__Requirements__
Your task is to reproduce word for word the lines running from the line containing "node('rca_jacks', rcaJacks(), nickel());" to the line containing "depsgraph = bpy.context.evaluated_depsgraph_get()", inclusive. Nothing else belongs in the answer.

━━━━━━━━━━

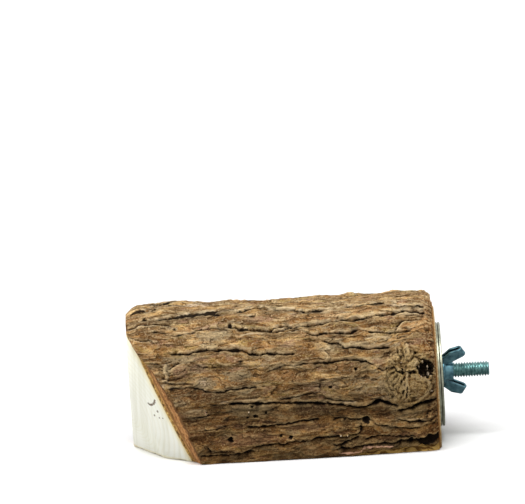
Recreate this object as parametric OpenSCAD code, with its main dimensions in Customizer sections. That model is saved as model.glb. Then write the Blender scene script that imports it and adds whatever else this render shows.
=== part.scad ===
// Log perch that clamps to cage wires with a bolt, two large washers and a wing nut.
// Millimetres. The origin is on the bolt's axis at the log's mounting end.
// +X runs along the bolt away from the log, -Y is the front and +Z is up.

/* [Log] */
// Length of the log along the bolt's axis
log_length = 160; // [140:5:220]
// Half of the log's depth from front to back, bark included
half_depth = 42; // [38:1:48]
// Height of the log's centre line below the bolt's axis
centre_drop = 6; // [4:1:9]
// Height of the log's round top above the bolt's axis, bark included
top_rise = 41.5; // [40:0.5:48]
// Depth of the flat sawn underside below the bolt's axis
base_drop = 35; // [31:1:37]
// How square the log's section is: 2 is an ellipse
squareness = 2.7; // [2.2:0.1:3.4]
// Extra girth at the far end, a taper over the whole length
far_end_swell = 0.8; // [0:0.2:3]

/* [Bark] */
// Thickness of the smooth inner bark
inner_bark_t = 2.4; // [1.6:0.2:4]
// Thickness of the rough outer bark between its furrows
outer_bark_t = 6; // [5:0.5:7]
// Depth of the deepest furrows
furrow_depth = 2.8; // [1:0.1:3.8]
// Half width of a furrow on the front
furrow_half_w = 2.6; // [1.6:0.1:4]
// How far one bark plate can stand above the next
plate_step = 0.8; // [0:0.1:1.2]
// How much the bark swells and sinks in broad waves
wave_h = 0.5; // [0:0.1:1]
// Length of one such wave
wave_run = 96; // [60:4:160]
// How far the worn bark drops at the slanting cut and the far end
far_droop = 4.6; // [0:0.1:5]
// Length along which it drops there
far_droop_run = 8; // [4:0.5:16]
// How far the bark drops at the mounting end
near_droop = 2.6; // [0:0.1:4]
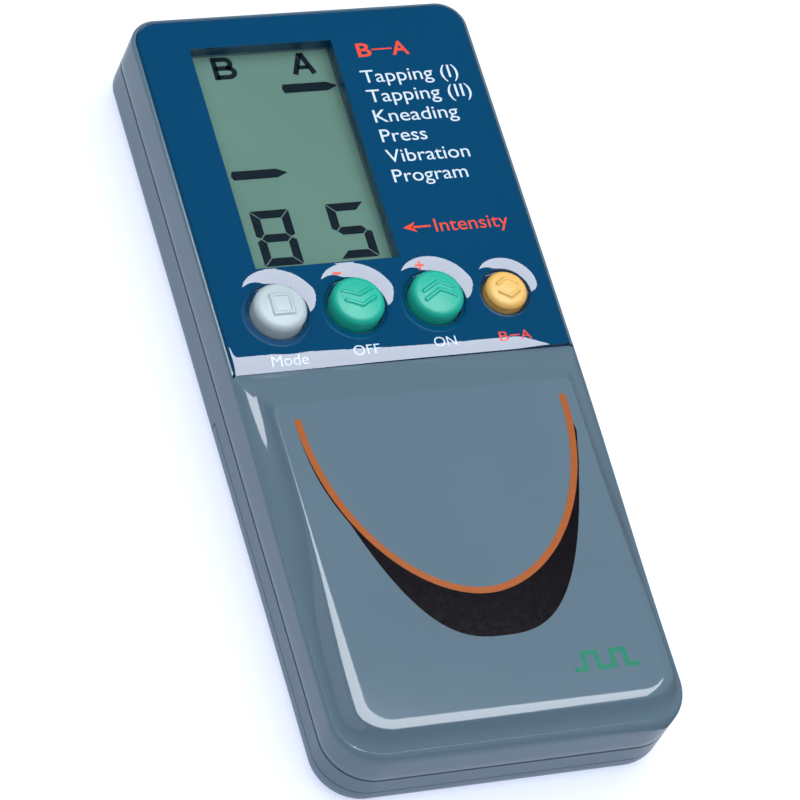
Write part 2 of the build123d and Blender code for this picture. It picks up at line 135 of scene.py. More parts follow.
class PlateSettings(bpy.types.PropertyGroup):
    """Sizes and colour of the gloss face plate."""

    roll: length_prop("Foot roll", "Width of the rolled foot edge", 0.0033)
    roll_radius: length_prop("Foot roll radius", "Radius of the rolled foot edge", 0.0075)
    rim_radius: length_prop("Rim radius", "Edge radius of the other three sides", 0.0011)
    dish_radius: length_prop("Dish radius", "Radius of the rounding down to a key", 0.0073)
    blue: colour_prop("Plate blue", "Colour of the face plate", (0.0, 0.055, 0.145))


class KeySettings(bpy.types.PropertyGroup):
    """Shape and colours of the four keys."""

    edge: length_prop("Key edge", "Radius round a key's top", 0.0013)
    crown: length_prop("Key crown", "Rise of a key's top at its middle", 0.0004)
    relief: length_prop("Relief", "Height of the raised mark on a key", 0.0003)
    white: colour_prop("White key", "Colour of the mode key", (0.44, 0.54, 0.60))
    green: colour_prop("Green keys", "Colour of the off and on keys", (0.006, 0.44, 0.33))
    yellow: colour_prop("Yellow key", "Colour of the channel key", (0.80, 0.50, 0.14))


class PrintSettings(bpy.types.PropertyGroup):
    """Inks and the display's colours."""

    film: length_prop("Ink film", "Thickness of printed ink", 0.00002)
    white_ink: colour_prop("White ink", "Colour of the function names", (0.60, 0.72, 0.84))
    red_ink: colour_prop("Red ink", "Colour of the red function names", (0.80, 0.07, 0.03))
    orange_ink: colour_prop("Orange ink", "Colour of the curved band", (0.36, 0.098, 0.022))
    black_ink: colour_prop("Black ink", "Colour of the crescent", (0.004, 0.003, 0.005))
    green_ink: colour_prop("Green ink", "Colour of the pulse mark", (0.0, 0.19, 0.115))
    display: colour_prop("Display", "Colour of the display behind its marks", (0.145, 0.27, 0.235))
    segment: colour_prop("Segments", "Colour of a lit display mark", (0.004, 0.012, 0.022))


class StudioSettings(bpy.types.PropertyGroup):
    """Lights, floor and camera."""

    sheen: bpy.props.FloatProperty(
        name="Overhead sheen", description="Brightness of the softbox seen in gloss", default=9.0
    )
    fill: bpy.props.FloatProperty(
        name="Sky", description="Power of the wide soft light overhead", default=62.0
    )
    key: bpy.props.FloatProperty(
        name="Key light", description="Power of the light that shapes the object", default=2.0
    )
    floor: colour_prop("Floor", "Colour of the floor", (0.5, 0.5, 0.5))
    lens: bpy.props.FloatProperty(
        name="Lens", description="Focal length of the camera", default=216.8, subtype="DISTANCE_CAMERA"
    )


class StimulatorSettings(bpy.types.PropertyGroup):
    """Everything a user would change."""

    housing: bpy.props.PointerProperty(type=HousingSettings, name="Housing", description="Grey mouldings")
    plate: bpy.props.PointerProperty(type=PlateSettings, name="Plate", description="Face plate")
    keys: bpy.props.PointerProperty(type=KeySettings, name="Keys", description="The four keys")
    prints: bpy.props.PointerProperty(type=PrintSettings, name="Prints", description="Inks and display")
    studio: bpy.props.PointerProperty(type=StudioSettings, name="Studio", description="Lights and camera")


def settings(context):
    return context.scene.stimulator


# ------------------------------------------------------------- shader graphs
class Wire:
    """An output of a node, used in sums like an ordinary number."""

    def __init__(self, graph, socket):
        self.graph = graph
        self.socket = socket

    def _math(self, operation, *terms):
        return self.graph.node("ShaderNodeMath", {"operation": operation}, list(terms))

    def __add__(self, other):
        return self._math("ADD", self, other)

    __radd__ = __add__

    def __mul__(self, other):
        return self._math("MULTIPLY", self, other)

    __rmul__ = __mul__

    def __gt__(self, other):
        return self._math("GREATER_THAN", self, other)

    def __lt__(self, other):
        return self._math("LESS_THAN", self, other)

    def __mod__(self, other):
        return self._math("FLOORED_MODULO", self, other)

    def part(self, axis):
        return self.graph.node("ShaderNodeSeparateXYZ", {}, [self], out=axis)


class Graph:
    """A material's node graph that ends in one surface shader."""

    def __init__(self, name):
        self.material = bpy.data.materials.new(name)
        self.material.use_nodes = True
        self.tree = self.material.node_tree
        self.tree.nodes.clear()

    def node(self, kind, options=None, sockets=(), out=0):
        """Adds one node: its options first, then the values or links of its sockets."""
        made = self.tree.nodes.new(kind)
        for key, value in (options or {}).items():
            if key == "stops":
                ramp = made.color_ramp
                while len(ramp.elements) < len(value):
                    ramp.elements.new(0.5)
                for stop, (place, colour) in zip(ramp.elements, value):
                    stop.position = place
                    stop.color = (*colour, 1.0)
            else:
                setattr(made, key, value)
        pairs = sockets.items() if isinstance(sockets, dict) else enumerate(sockets)
        for key, value in pairs:
            if isinstance(value, Wire):
                self.tree.links.new(value.socket, made.inputs[key])
            else:
                made.inputs[key].default_value = value
        return Wire(self, made.outputs[out]) if made.outputs else None

    def place(self):
        return self.node("ShaderNodeTexCoord", out="Object")

    def noise(self, scale, detail=3.0, place=None):
        sockets = {"Vector": place or self.place(), "Scale": scale, "Detail": detail}
        return self.node("ShaderNodeTexNoise", {}, sockets)

    def shade(self, mask, one, other):
        """One colour turning into another where the mask rises from 0 to 1."""
        ends = [c if isinstance(c, Wire) else (*c, 1.0) for c in (one, other)]
        return self.node("ShaderNodeMix", {"data_type": "RGBA"}, {0: mask, 6: ends[0], 7: ends[1]}, out=2)

    def bump(self, height, depth, strength=1.0):
        return self.node(
            "ShaderNodeBump", {}, {"Height": height, "Distance": depth, "Strength": strength}
        )

    def surface(self, colour, roughness, normal=None, **fixed):
        """Principled shader: varying colour, roughness and normal, and fixed values for the rest."""
        sockets = {"Base Color": colour if isinstance(colour, Wire) else (*colour, 1.0)}
        sockets["Roughness"] = roughness
        if normal is not None:
            sockets["Normal"] = normal
        for key, value in fixed.items():
            sockets[key.replace("_", " ")] = value
        return self.node("ShaderNodeBsdfPrincipled", {}, sockets)

    def end(self, shader):
        self.node("ShaderNodeOutputMaterial", {}, [shader])
        return self.material


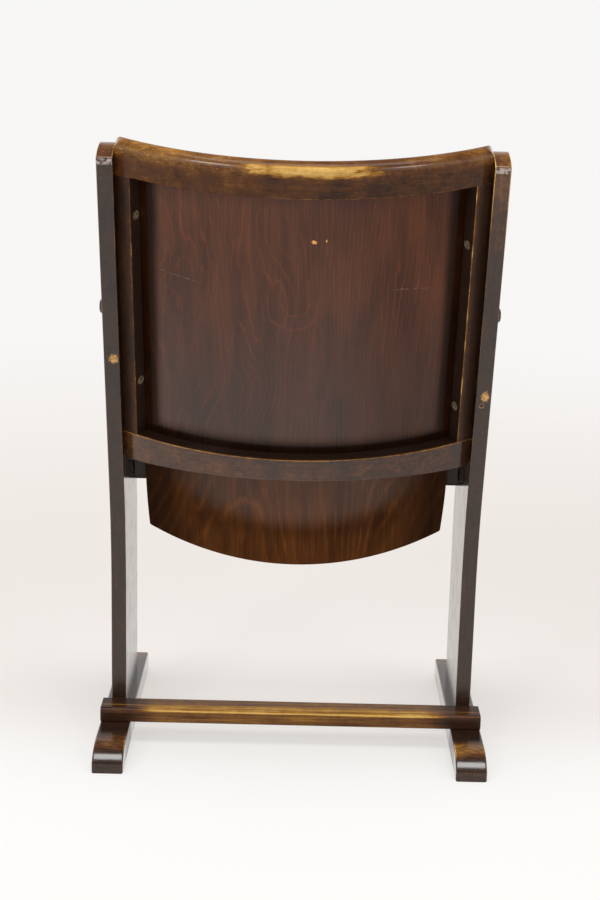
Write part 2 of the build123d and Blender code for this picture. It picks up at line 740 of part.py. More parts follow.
# ---------------------------------------------------------------- stops
corner = posed(turn_down, -block_corner, -block_face)
top_front_height = corner[1] + (corner[0] - block_front) * tan(radians(seat_slope))
low_rear = corner[0] - (corner[1] - block_bottom) * tan(radians(seat_lean))
for side, hand in hands:
    with BuildPart() as stop_block:
        with BuildSketch(side_plane(span_start(hand, block_inner_x, board_inner_x))) as outline:
            with BuildLine():
                Polyline(
                    corner,
                    (block_front, top_front_height),
                    (block_front, block_bottom),
                    (low_rear, block_bottom),
                    close=True,
                )
            make_face()
            fillet(outline.vertices(), block_ease)
        extrude(amount=block_thickness)
        block_screws(hand, Mode.SUBTRACT)
    stop_block.part.label = f"{side}_stop_block"
    export_step(stop_block.part, f"parts/{side}_stop_block.step")

with BuildPart() as block_screw_set:
    for side, hand in hands:
        block_screws(hand)
block_screw_set.part.label = "stop_block_screws"
export_step(block_screw_set.part, "parts/stop_block_screws.step")


def pads(turn, start, stop):
    """Rubber pads on the two stop blocks, against the side rails at one end of the travel."""
    for side, hand in hands:
        with BuildSketch(side_plane(span_start(hand, pad_inner_x, pad_inner_x + pad_width))) as section:
            with BuildLine():
                Polyline(
                    posed(turn, start, -block_face),
                    posed(turn, stop, -block_face),
                    posed(turn, stop, -pad_face),
                    posed(turn, start, -pad_face),
                    close=True,
                )
            make_face()
        extrude(section.sketch, amount=pad_width)


pad_start = block_corner + pad_corner_margin
with BuildPart() as down_stop_pads:
    pads(turn_down, -pad_start, -pad_start - down_pad_length)
down_stop_pads.part.label = "down_stop_pads"
export_step(down_stop_pads.part, "parts/down_stop_pads.step")

with BuildPart() as up_stop_pads:
    pads(turn_up, pad_start, pad_start + up_pad_length)
up_stop_pads.part.label = "up_stop_pads"
export_step(up_stop_pads.part, "parts/up_stop_pads.step")

# ---------------------------------------------------------------- seat panel
with BuildPart() as seat_panel:
    with BuildSketch(seat_side_plane(-seat_panel_width / 2)):
        front_end = -seat_front_reach - 1
        rear_end = seat_rear_reach + 1
        for_top = seat_panel_thickness
        low_front = (-front_curve_start, panel_height(0))
        low_tail = (tail_curve_start, panel_height(0))
        high_front = (-front_curve_start, panel_height(0, for_top))
        high_tail = (tail_curve_start, panel_height(0, for_top))
        front_tip = (front_end, panel_height(front_end))
        rear_tip = (rear_end, panel_height(rear_end))
        high_front_tip = (front_end, panel_height(front_end, for_top))
        high_rear_tip = (rear_end, panel_height(rear_end, for_top))
        with BuildLine():
            TangentArc(low_front, front_tip, tangent=(-1, 0))
            Line(low_front, low_tail)
            TangentArc(low_tail, rear_tip, tangent=(1, 0))
            Line(rear_tip, high_rear_tip)
            TangentArc(high_tail, high_rear_tip, tangent=(1, 0))
            Line(high_tail, high_front)
            TangentArc(high_front, high_front_tip, tangent=(-1, 0))
            Line(high_front_tip, front_tip)
        make_face()
    extrude(amount=seat_panel_width)
    with BuildSketch(seat_plane(0)) as outline:
        tail = seat_tail_width / 2
        waist = seat_waist_width / 2
        half = seat_panel_width / 2
        tail_side = seat_rear_reach - seat_rear_radius + sqrt(seat_rear_radius**2 - tail**2)
        front_side = seat_front_bow - seat_front_reach
        flare_end = flare_start - flare_length
        flare_middle = ((waist + half) / 2, (flare_start + flare_end) / 2)
        with BuildLine():
            TangentArc((0, seat_rear_reach), (tail, tail_side), tangent=(1, 0))
            TangentArc((waist, flare_start), (tail, tail_side), tangent=(0, 1))
            flare = TangentArc((waist, flare_start), flare_middle, tangent=(0, -1))
            TangentArc(flare_middle, (half, flare_end), tangent=flare % 1)
            Line((half, flare_end), (half, front_side))
            TangentArc((0, -seat_front_reach), (half, front_side), tangent=(1, 0))
            mirror(about=Plane.YZ)
        make_face()
        for hand in (1, -1):
            rear_corner = outline.vertices().sort_by_distance((hand * tail, tail_side))[0]
            fillet(rear_corner, seat_tail_corner)
            front_corner = outline.vertices().sort_by_distance((hand * half, front_side))[0]
            fillet(front_corner, seat_front_corner)
    extrude(amount=seat_front_reach, both=True, mode=Mode.INTERSECT)
    walls = seat_panel.faces().filter_by(lambda face: abs(face.normal_at().dot(seat_upward)) < 0.001)
    rims = walls.edges().filter_by(lambda edge: abs((edge % 0.5).dot(seat_upward)) < 0.9)
    fillet(rims, seat_panel_ease)
    cross_rail_screws(Mode.SUBTRACT)
    for side, hand in hands:
        side_rail_screws(hand, Mode.SUBTRACT)
seat_panel.part.label = "seat_panel"
export_step(seat_panel.part, "parts/seat_panel.step")

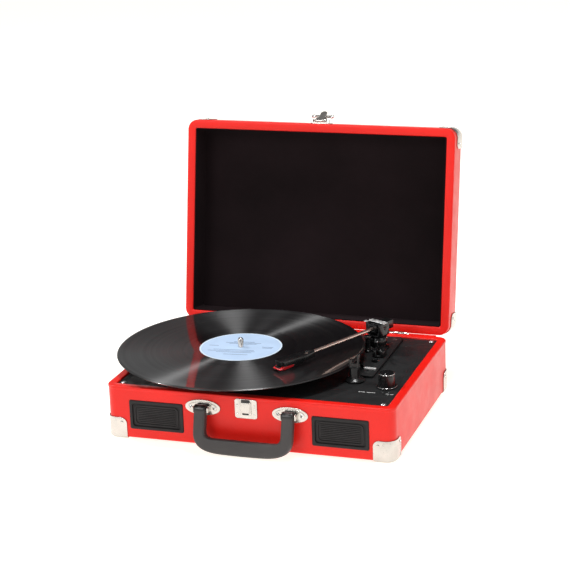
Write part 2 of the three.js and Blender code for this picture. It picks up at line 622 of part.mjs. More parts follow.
// Electronics and rear connectors
function board() {
  const { x, y, z, w, d } = BOARD;
  let s = box(x - w / 2, x + w / 2, y - d / 2, y + d / 2, z, z + 1.6);
  const chips = [[-30, -15, 12, 10, 9], [-8, 10, 16, 12, 5], [18, -12, 9, 9, 12], [30, 14, 14, 8, 6]];
  for (const [cx, cy, cw, cd, ch] of chips) {
    s = s.add(box(x + cx - cw / 2, x + cx + cw / 2, y + cy - cd / 2, y + cy + cd / 2, z + 1, z + 1.6 + ch));
  }
  return s;
}
node('circuit_board', board(), material(0x1d5a34, 0.5));

function rearPanel() {
  let s = slabY(roundedRect(64, 26, 2.7), BACK - 4, BACK - 1, REAR.x, REAR.z);
  for (const dx of [-18, 0]) s = s.subtract(cylinderY(REAR.x + dx, BACK - 6, BACK + 1, REAR.z, 5, 20));
  return s.subtract(cylinderY(REAR.x + 20, BACK - 6, BACK + 1, REAR.z, 4.2, 20));
}
node('rear_panel', rearPanel(), blackPlastic());

function rcaJacks() {
  let s = box(REAR.x - 26, REAR.x + 8, BACK - 16, BACK - 4.4, REAR.z - 8, REAR.z + 8);
  for (const dx of [-18, 0]) {
    s = s.add(cylinderY(REAR.x + dx, BACK - 5, BACK + 5, REAR.z, 4.2, 18));
    s = s.subtract(cylinderY(REAR.x + dx, BACK - 3, BACK + 6, REAR.z, 1.7, 12));
  }
  return s;
}
node('rca_jacks', rcaJacks(), nickel());

function dcSocket() {
  let s = box(REAR.x + 13, REAR.x + 27, BACK - 16, BACK - 4.4, REAR.z - 6, REAR.z + 6);
  s = s.add(cylinderY(REAR.x + 20, BACK - 5, BACK - 1, REAR.z, 3.9, 20));
  s = s.subtract(cylinderY(REAR.x + 20, BACK - 12, BACK, REAR.z, 2.8, 16));
  return s.add(cylinderY(REAR.x + 20, BACK - 13, BACK - 2.5, REAR.z, 0.6, 10));
}
node('dc_socket', dcSocket(), blackPlastic());

export default object;
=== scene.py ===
"""Suitcase record player: materials, fine surfaces, the record on its platter, light and camera."""

import json
import math

import bmesh
import bpy
from mathutils import Matrix, Vector


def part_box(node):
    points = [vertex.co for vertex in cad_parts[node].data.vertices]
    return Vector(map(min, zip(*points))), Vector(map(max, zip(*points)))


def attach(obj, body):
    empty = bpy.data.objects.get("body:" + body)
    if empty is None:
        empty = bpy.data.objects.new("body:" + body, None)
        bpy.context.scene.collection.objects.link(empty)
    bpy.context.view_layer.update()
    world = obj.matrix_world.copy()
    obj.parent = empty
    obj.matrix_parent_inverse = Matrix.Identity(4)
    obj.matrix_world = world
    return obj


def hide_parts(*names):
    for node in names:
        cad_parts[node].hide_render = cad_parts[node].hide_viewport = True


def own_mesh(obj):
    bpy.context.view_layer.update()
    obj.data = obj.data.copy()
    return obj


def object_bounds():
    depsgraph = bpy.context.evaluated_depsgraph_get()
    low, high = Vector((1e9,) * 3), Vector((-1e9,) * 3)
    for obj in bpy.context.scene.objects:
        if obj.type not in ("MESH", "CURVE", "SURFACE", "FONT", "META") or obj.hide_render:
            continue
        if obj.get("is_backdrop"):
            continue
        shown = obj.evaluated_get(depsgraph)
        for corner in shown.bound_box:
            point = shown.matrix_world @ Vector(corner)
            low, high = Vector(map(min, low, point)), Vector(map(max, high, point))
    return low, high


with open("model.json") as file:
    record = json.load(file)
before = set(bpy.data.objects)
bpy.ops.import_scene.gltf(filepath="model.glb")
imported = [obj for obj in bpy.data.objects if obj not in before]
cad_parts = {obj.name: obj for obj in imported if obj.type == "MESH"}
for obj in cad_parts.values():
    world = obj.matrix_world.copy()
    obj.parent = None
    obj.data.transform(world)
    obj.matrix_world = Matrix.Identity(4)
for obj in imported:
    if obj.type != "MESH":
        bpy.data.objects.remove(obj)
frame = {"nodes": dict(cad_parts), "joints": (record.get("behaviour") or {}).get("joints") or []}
CAD_LOW, CAD_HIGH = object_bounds()
MM = 0.001
SIDES = (("left", -1), ("right", 1))
CORNERS = (("front_left", -1, -1), ("front_right", 1, -1), ("back_left", -1, 1), ("back_right", 1, 1))
JOINTS = {j["name"]: j for j in frame["joints"]}


# Places, in millimetres, from the frame's own boxes and joints.

def box_mm(node):
    low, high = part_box(node)
    return Vector(low) / MM, Vector(high) / MM


def joint_mm(name):
    return Vector(JOINTS[name]["pos_m"]) / MM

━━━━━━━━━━

__Right answer__
node('rca_jacks', rcaJacks(), nickel());

function dcSocket() {
  let s = box(REAR.x + 13, REAR.x + 27, BACK - 16, BACK - 4.4, REAR.z - 6, REAR.z + 6);
  s = s.add(cylinderY(REAR.x + 20, BACK - 5, BACK - 1, REAR.z, 3.9, 20));
  s = s.subtract(cylinderY(REAR.x + 20, BACK - 12, BACK, REAR.z, 2.8, 16));
  return s.add(cylinderY(REAR.x + 20, BACK - 13, BACK - 2.5, REAR.z, 0.6, 10));
}
node('dc_socket', dcSocket(), blackPlastic());

export default object;
=== scene.py ===
"""Suitcase record player: materials, fine surfaces, the record on its platter, light and camera."""

import json
import math

import bmesh
import bpy
from mathutils import Matrix, Vector


def part_box(node):
    points = [vertex.co for vertex in cad_parts[node].data.vertices]
    return Vector(map(min, zip(*points))), Vector(map(max, zip(*points)))


def attach(obj, body):
    empty = bpy.data.objects.get("body:" + body)
    if empty is None:
        empty = bpy.data.objects.new("body:" + body, None)
        bpy.context.scene.collection.objects.link(empty)
    bpy.context.view_layer.update()
    world = obj.matrix_world.copy()
    obj.parent = empty
    obj.matrix_parent_inverse = Matrix.Identity(4)
    obj.matrix_world = world
    return obj


def hide_parts(*names):
    for node in names:
        cad_parts[node].hide_render = cad_parts[node].hide_viewport = True


def own_mesh(obj):
    bpy.context.view_layer.update()
    obj.data = obj.data.copy()
    return obj


def object_bounds():
    depsgraph = bpy.context.evaluated_depsgraph_get()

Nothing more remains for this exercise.